**THE EXERCISE:** Scan the data for "where" and copy the lines it appears in.

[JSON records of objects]
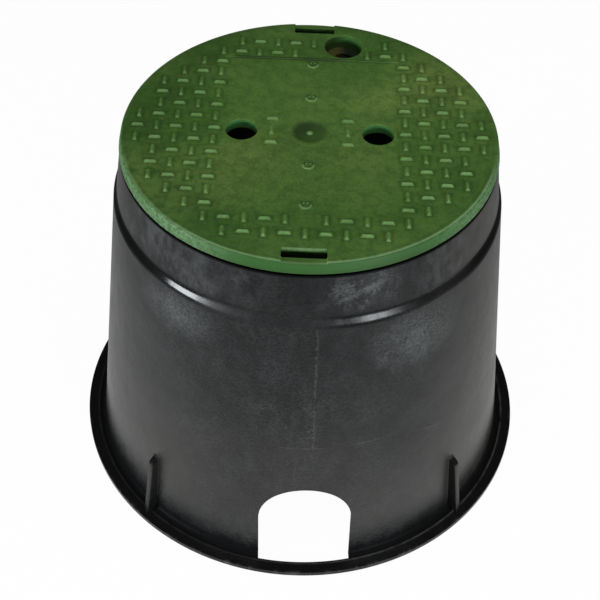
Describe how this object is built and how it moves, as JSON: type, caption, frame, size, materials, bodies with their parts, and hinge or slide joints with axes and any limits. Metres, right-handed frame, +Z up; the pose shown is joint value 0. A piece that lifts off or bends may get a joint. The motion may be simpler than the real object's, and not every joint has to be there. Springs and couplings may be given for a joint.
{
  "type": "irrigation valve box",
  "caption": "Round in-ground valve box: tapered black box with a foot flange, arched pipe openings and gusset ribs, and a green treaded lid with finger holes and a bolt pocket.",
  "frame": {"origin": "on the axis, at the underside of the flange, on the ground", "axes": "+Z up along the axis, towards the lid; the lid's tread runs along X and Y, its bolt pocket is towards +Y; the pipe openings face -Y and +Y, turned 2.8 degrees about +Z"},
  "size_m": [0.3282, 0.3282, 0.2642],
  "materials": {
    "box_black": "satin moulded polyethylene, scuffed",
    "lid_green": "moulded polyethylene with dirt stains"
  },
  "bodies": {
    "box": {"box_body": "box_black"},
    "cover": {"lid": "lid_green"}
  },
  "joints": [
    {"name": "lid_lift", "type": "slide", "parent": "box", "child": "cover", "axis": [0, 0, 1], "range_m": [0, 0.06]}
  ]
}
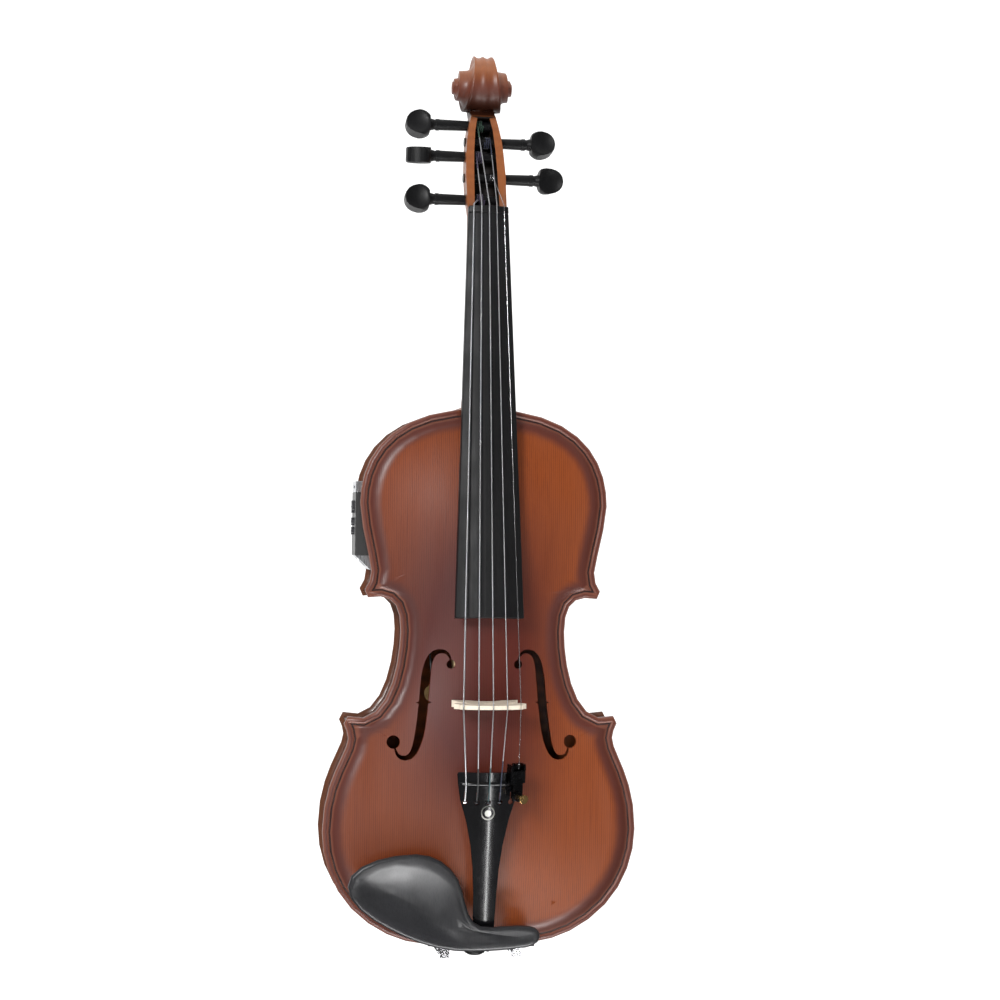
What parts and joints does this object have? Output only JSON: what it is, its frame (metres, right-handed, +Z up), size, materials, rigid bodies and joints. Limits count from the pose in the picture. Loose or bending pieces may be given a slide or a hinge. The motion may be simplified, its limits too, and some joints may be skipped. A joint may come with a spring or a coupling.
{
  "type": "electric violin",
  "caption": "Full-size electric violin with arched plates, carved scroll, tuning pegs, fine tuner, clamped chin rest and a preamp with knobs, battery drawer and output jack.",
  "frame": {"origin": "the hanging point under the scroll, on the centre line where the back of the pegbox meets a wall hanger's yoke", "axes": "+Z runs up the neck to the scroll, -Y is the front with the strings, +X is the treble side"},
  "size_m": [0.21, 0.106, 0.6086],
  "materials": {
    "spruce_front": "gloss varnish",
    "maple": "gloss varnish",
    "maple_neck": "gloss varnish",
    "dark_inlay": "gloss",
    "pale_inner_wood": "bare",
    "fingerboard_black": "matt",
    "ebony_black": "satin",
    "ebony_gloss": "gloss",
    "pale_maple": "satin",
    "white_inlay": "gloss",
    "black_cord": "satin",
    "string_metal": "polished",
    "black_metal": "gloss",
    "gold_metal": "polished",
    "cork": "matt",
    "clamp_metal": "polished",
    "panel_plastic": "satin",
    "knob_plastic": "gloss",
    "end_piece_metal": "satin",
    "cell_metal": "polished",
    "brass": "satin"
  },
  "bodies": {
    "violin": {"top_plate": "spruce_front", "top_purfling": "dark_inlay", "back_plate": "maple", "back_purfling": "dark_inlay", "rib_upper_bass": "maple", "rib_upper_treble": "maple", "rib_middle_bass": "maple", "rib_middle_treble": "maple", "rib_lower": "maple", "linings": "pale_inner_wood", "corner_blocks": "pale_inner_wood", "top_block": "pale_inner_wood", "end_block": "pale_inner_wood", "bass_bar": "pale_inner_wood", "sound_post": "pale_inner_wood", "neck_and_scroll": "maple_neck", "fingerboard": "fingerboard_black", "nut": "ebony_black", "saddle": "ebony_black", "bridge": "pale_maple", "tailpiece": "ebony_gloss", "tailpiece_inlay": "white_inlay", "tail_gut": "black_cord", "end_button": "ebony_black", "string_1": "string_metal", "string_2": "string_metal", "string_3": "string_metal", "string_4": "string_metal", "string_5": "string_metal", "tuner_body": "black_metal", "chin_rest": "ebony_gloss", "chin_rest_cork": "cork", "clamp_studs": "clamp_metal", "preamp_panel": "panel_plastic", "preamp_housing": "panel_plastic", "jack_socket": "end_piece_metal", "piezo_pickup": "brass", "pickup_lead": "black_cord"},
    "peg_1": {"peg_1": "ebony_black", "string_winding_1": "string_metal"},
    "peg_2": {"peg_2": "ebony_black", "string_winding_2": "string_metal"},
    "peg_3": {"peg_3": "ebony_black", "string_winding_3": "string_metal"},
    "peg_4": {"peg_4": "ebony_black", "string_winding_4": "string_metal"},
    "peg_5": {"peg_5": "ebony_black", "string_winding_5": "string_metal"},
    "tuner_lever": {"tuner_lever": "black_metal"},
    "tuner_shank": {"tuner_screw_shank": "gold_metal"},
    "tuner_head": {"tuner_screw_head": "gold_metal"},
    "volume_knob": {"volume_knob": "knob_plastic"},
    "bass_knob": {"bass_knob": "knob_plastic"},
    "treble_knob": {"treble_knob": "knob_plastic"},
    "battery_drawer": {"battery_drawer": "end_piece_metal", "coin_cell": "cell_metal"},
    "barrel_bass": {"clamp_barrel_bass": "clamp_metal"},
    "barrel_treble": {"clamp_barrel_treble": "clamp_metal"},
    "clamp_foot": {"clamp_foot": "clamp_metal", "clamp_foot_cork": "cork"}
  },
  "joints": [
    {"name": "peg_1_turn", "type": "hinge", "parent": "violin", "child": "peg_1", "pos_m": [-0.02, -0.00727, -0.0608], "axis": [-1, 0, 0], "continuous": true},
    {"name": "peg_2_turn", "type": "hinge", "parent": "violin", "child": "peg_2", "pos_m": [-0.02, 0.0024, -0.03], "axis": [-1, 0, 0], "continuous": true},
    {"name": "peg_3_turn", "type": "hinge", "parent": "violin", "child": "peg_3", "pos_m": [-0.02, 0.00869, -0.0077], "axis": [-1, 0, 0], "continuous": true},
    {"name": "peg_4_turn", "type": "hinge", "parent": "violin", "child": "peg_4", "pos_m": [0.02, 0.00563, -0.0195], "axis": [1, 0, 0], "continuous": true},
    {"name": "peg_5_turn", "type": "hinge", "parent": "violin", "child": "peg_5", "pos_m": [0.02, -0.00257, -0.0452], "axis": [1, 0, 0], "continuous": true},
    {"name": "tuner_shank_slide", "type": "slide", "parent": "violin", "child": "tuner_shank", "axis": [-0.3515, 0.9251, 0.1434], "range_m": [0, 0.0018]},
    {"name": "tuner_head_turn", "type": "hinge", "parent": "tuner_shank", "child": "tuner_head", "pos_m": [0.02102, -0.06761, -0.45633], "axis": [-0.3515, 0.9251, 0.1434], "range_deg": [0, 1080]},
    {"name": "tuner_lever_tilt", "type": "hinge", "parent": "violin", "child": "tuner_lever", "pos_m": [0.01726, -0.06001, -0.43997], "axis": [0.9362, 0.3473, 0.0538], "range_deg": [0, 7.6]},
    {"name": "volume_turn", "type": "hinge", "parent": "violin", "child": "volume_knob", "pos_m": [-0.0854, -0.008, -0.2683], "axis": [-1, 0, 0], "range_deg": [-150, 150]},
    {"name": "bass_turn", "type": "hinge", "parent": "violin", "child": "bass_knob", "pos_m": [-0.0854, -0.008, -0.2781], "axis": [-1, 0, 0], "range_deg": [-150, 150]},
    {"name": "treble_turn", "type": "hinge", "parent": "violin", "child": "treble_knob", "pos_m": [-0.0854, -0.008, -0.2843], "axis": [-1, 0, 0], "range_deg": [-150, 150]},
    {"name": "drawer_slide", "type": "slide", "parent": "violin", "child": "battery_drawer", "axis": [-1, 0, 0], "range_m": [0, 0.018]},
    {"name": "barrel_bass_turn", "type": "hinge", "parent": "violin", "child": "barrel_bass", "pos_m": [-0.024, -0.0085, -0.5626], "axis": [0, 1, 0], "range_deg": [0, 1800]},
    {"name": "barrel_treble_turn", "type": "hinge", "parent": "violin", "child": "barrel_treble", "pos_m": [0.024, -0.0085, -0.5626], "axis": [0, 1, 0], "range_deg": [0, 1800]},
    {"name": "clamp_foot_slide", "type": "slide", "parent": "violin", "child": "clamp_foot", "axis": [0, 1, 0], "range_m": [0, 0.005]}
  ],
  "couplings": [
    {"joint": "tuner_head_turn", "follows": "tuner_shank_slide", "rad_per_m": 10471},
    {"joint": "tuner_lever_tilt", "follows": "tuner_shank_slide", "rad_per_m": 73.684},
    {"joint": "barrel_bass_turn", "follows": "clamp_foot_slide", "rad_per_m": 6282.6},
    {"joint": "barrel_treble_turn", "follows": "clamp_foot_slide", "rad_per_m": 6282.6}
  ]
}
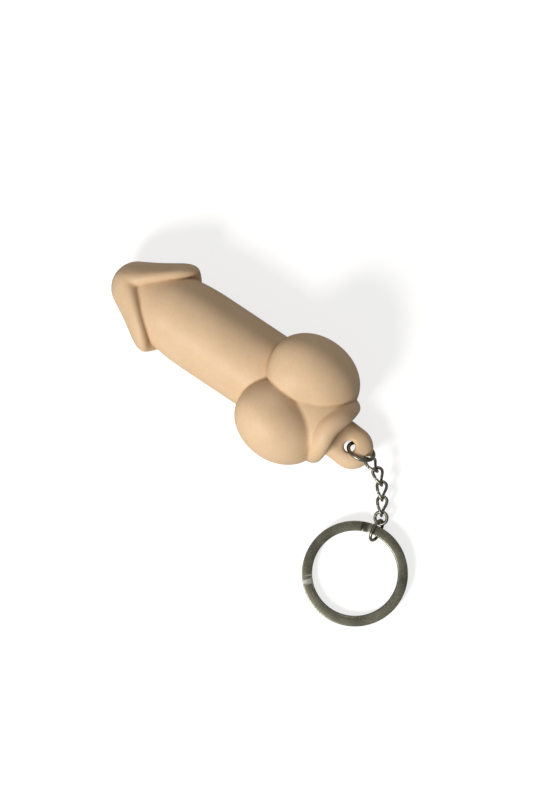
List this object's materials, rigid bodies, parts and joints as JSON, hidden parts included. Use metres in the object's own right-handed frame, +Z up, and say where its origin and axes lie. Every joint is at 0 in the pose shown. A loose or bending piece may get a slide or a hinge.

**FULL SOLUTION:**
  "frame": {"origin": "the hanging point under the scroll, on the centre line where the back of the pegbox meets a wall hanger's yoke", "axes": "+Z runs up the neck to the scroll, -Y is the front with the strings, +X is the treble side"},
List this object's materials, rigid bodies, parts and joints as JSON, hidden parts included. Use metres in the object's own right-handed frame, +Z up, and say where its origin and axes lie. Every joint is at 0 in the pose shown. A loose or bending piece may get a slide or a hinge.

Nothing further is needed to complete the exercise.